-- start of DATASET EXTRACT --
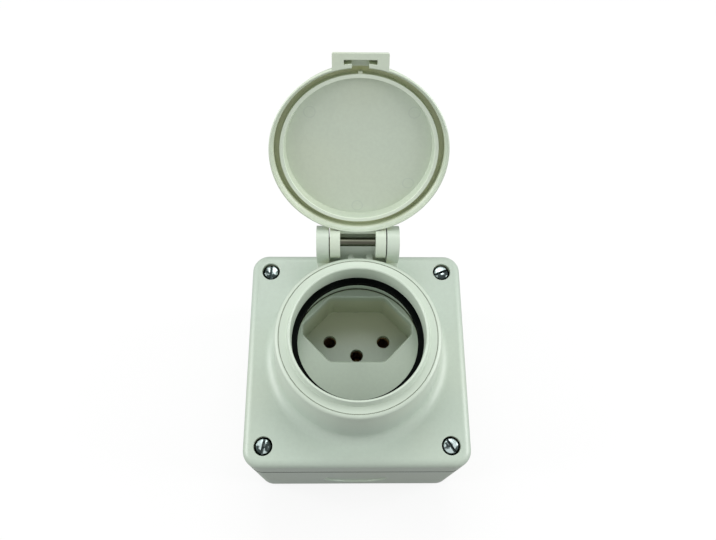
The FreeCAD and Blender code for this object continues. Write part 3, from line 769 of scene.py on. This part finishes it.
def slotted_screw(name, head_r, head_h, length, slot_depth, pitch):
    """A screw that points down, its head's top at the origin: rounded head, slot, core, point and thread."""
    shank_r = head_r * SHANK_SHARE
    core_r = shank_r * CORE_SHARE
    bpy.ops.object.select_all(action="DESELECT")
    seat = (0, 0, -head_h / 2)
    bpy.ops.mesh.primitive_cylinder_add(vertices=HEAD_SIDES, radius=head_r, depth=head_h, location=seat)
    screw = bpy.context.active_object
    screw.name = name
    settled(screw)
    dome_h = head_h * DOME_SHARE
    select_faces(screw, lambda face: face.normal.z > FACING)
    bpy.ops.transform.translate(value=(0, 0, -dome_h))
    for step in range(DOME_STEPS):
        before = math.pi / 2 * step / DOME_STEPS
        after = math.pi / 2 * (step + DOME_LAST_STEP) / DOME_STEPS
        inwards = head_r * (math.cos(before) - math.cos(after))
        upwards = dome_h * (math.sin(after) - math.sin(before))
        bpy.ops.mesh.inset(thickness=inwards, depth=0)
        bpy.ops.transform.translate(value=(0, 0, upwards))
    bpy.ops.object.mode_set(mode="OBJECT")
    select_faces(screw, lambda face: face.normal.z < -FACING)
    bpy.ops.mesh.inset(thickness=head_r - core_r)
    shank = length - head_h
    for depth, width in ((shank - 2 * core_r, 1.0), (2 * core_r, POINT_SHARE)):
        bpy.ops.mesh.extrude_region_move(TRANSFORM_OT_translate={"value": (0, 0, -depth)})
        bpy.ops.transform.resize(value=(width, width, 1))
    bpy.ops.object.mode_set(mode="OBJECT")
    bpy.ops.object.select_all(action="DESELECT")
    bpy.ops.mesh.primitive_cube_add(size=1, location=(0, 0, 0))
    blade = bpy.context.active_object
    blade.scale = (3 * head_r, head_r * SLOT_SHARE, 2 * slot_depth)
    cut = screw.modifiers.new("slot", "BOOLEAN")
    cut.object = blade
    cut.operation = "DIFFERENCE"
    cut.solver = "EXACT"
    apply_all(screw)
    bpy.data.objects.remove(blade)
    rounded(screw, THIN_EDGE)
    ridge = thread(shank_r, core_r, pitch, -head_h - pitch, shank - 2 * core_r - 2 * pitch)
    bpy.ops.object.select_all(action="DESELECT")
    ridge.select_set(True)
    screw.select_set(True)
    bpy.context.view_layer.objects.active = screw
    bpy.ops.object.join()
    return screw


def screw_at(model, node, turn, upside_down):
    """A copy of a modelled screw in the place of its node."""
    low, high = (Vector(corner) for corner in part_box(node))
    piece = bpy.data.objects.new(node + "_finished", model.data.copy())
    bpy.context.scene.collection.objects.link(piece)
    seat = (low + high) / 2
    seat.z = low.z if upside_down else high.z
    flip = Matrix.Rotation(math.pi if upside_down else 0.0, 4, "X")
    piece.matrix_world = Matrix.Translation(seat) @ flip @ Matrix.Rotation(turn, 4, "Z")
    settled(piece)
    shaded(piece)
    fitted(piece, BOX, "screw", SCREW_FINISH, node)


def screw_sizes(node):
    """A screw's head radius and whole length, from its node."""
    low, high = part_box(node)
    return (high[0] - low[0]) / 2, high[2] - low[2]


def screws():
    """Cover, strap and terminal screws, each kind modelled once and copied."""
    large = (COVER_HEAD_H, COVER_SLOT_DEPTH, COVER_PITCH)
    small = (TERMINAL_HEAD_H, TERMINAL_SLOT_DEPTH, TERMINAL_PITCH)
    kinds = (
        ("cover_screw_", SCREW_PLACES, large, SLOT_TURNS, False),
        ("insert_screw_", SIDES, large, (0, 0), False),
        ("terminal_screw_", PIN_NAMES, small, (0, 0, 0), True),
    )
    for kind, places, (head_h, slot_depth, pitch), turns, upside_down in kinds:
        head_r, length = screw_sizes(kind + places[0])
        model = slotted_screw(kind + "model", head_r, head_h, length, slot_depth, pitch)
        for place, turn in zip(places, turns):
            screw_at(model, kind + place, math.radians(turn), upside_down)
        bpy.data.objects.remove(model)


def camera():
    """The camera, at the photograph's place and angle."""
    data = bpy.data.cameras.new("camera")
    data.lens = CAMERA_LENS
    data.sensor_width = CAMERA_SENSOR
    data.clip_start = 0.01
    data.clip_end = 50.0
    turn = Matrix.Rotation(CAMERA_PITCH, 4, "X") @ Matrix.Rotation(CAMERA_YAW, 4, "Y")
    turn = turn @ Matrix.Rotation(CAMERA_ROLL, 4, "Z")
    eye = bpy.data.objects.new("camera", data)
    eye.matrix_world = Matrix.Translation(CAMERA_PLACE) @ turn
    bpy.context.scene.collection.objects.link(eye)
    bpy.context.scene.camera = eye


def area_light(name, place, size, power):
    """A square soft lamp that faces the box."""
    data = bpy.data.lights.new(name, "AREA")
    data.shape = "SQUARE"
    data.size = size
    data.energy = power
    lamp = bpy.data.objects.new(name, data)
    lamp.location = place
    lamp.rotation_euler = Vector(place).to_track_quat("Z", "Y").to_euler()
    bpy.context.scene.collection.objects.link(lamp)


def looked_at(tree):
    """1 for rays that see a surface, straight or by way of metal or glass, and 0 for rays that light it."""
    path = tree.nodes.new("ShaderNodeLightPath")
    mirrored = {0: path.outputs["Is Glossy Ray"], 1: path.outputs["Is Transmission Ray"]}
    by_way = node_in(tree, "Math", mirrored, operation="MAXIMUM").outputs[0]
    seen = node_in(tree, "Math", {0: path.outputs["Is Camera Ray"], 1: by_way}, operation="MAXIMUM")
    return seen.outputs[0]


def studio():
    """Even white surroundings, a soft lamp on each side and a small one above the hinge side."""
    world = bpy.data.worlds.new("studio")
    bpy.context.scene.world = world
    world.use_nodes = True
    tree = world.node_tree
    light = tree.nodes["Background"]
    light.inputs["Color"].default_value = (1, 1, 1, 1)
    light.inputs["Strength"].default_value = WORLD_LIGHT
    white = node_in(tree, "Background", {"Color": (1, 1, 1, 1), "Strength": 1.0})
    mixed = node_in(tree, "MixShader", {"Fac": looked_at(tree)})
    tree.links.new(light.outputs[0], mixed.inputs[1])
    tree.links.new(white.outputs[0], mixed.inputs[2])
    tree.links.new(mixed.outputs[0], tree.nodes["World Output"].inputs["Surface"])
    area_light("left_softbox", *LEFT_LAMP)
    area_light("right_softbox", *RIGHT_LAMP)
    area_light("hinge_side_softbox", *HINGE_SIDE_LAMP)
    bpy.context.scene.view_settings.view_transform = "Standard"


def floor():
    """A white floor that keeps the shadow: it looks white to the camera and throws less light back."""
    bpy.ops.object.select_all(action="DESELECT")
    bpy.ops.mesh.primitive_plane_add(size=FLOOR_SIDE, location=(0, 0, CAD_BOX[0].z - FLOOR_GAP))
    ground = bpy.context.active_object
    ground.name = "floor"
    settled(ground)
    made, tree, shader, _ = material("floor_white")
    path = tree.nodes.new("ShaderNodeLightPath")
    seen = path.outputs["Is Camera Ray"]
    tone = range_in(tree, seen, 0.0, 1.0, FLOOR_BOUNCE, FLOOR_SEEN)
    grey = node_in(tree, "CombineColor", {"Red": tone, "Green": tone, "Blue": tone})
    tree.links.new(grey.outputs[0], shader.inputs["Base Color"])
    shader.inputs["Roughness"].default_value = 0.9
    shader.inputs["Specular IOR Level"].default_value = 0.0
    glow = node_in(tree, "Emission", {"Color": (1, 1, 1, 1), "Strength": 1.0})
    mirrored = node_in(tree, "Math", {0: looked_at(tree), 1: FLOOR_MIRRORED}, operation="MULTIPLY").outputs[0]
    share = mix_value(tree, seen, mirrored, FLOOR_WHITE)
    mixed = node_in(tree, "MixShader", {"Fac": share})
    tree.links.new(shader.outputs[0], mixed.inputs[1])
    tree.links.new(glow.outputs[0], mixed.inputs[2])
    tree.links.new(mixed.outputs[0], tree.nodes["Material Output"].inputs["Surface"])
    ground.data.materials.append(made)


camera()
studio()
floor()
mouldings()
metal_parts()
screws()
-- end of DATASET EXTRACT --
_INSTRUCTION:_
Look through the data above. Find each line with the string "scene" and copy it.

_WRITTEN REPLY:_
The FreeCAD and Blender code for this object continues. Write part 3, from line 769 of scene.py on. This part finishes it.
    bpy.context.scene.collection.objects.link(piece)
    bpy.context.scene.collection.objects.link(eye)
    bpy.context.scene.camera = eye
    bpy.context.scene.collection.objects.link(lamp)
    bpy.context.scene.world = world
    bpy.context.scene.view_settings.view_transform = "Standard"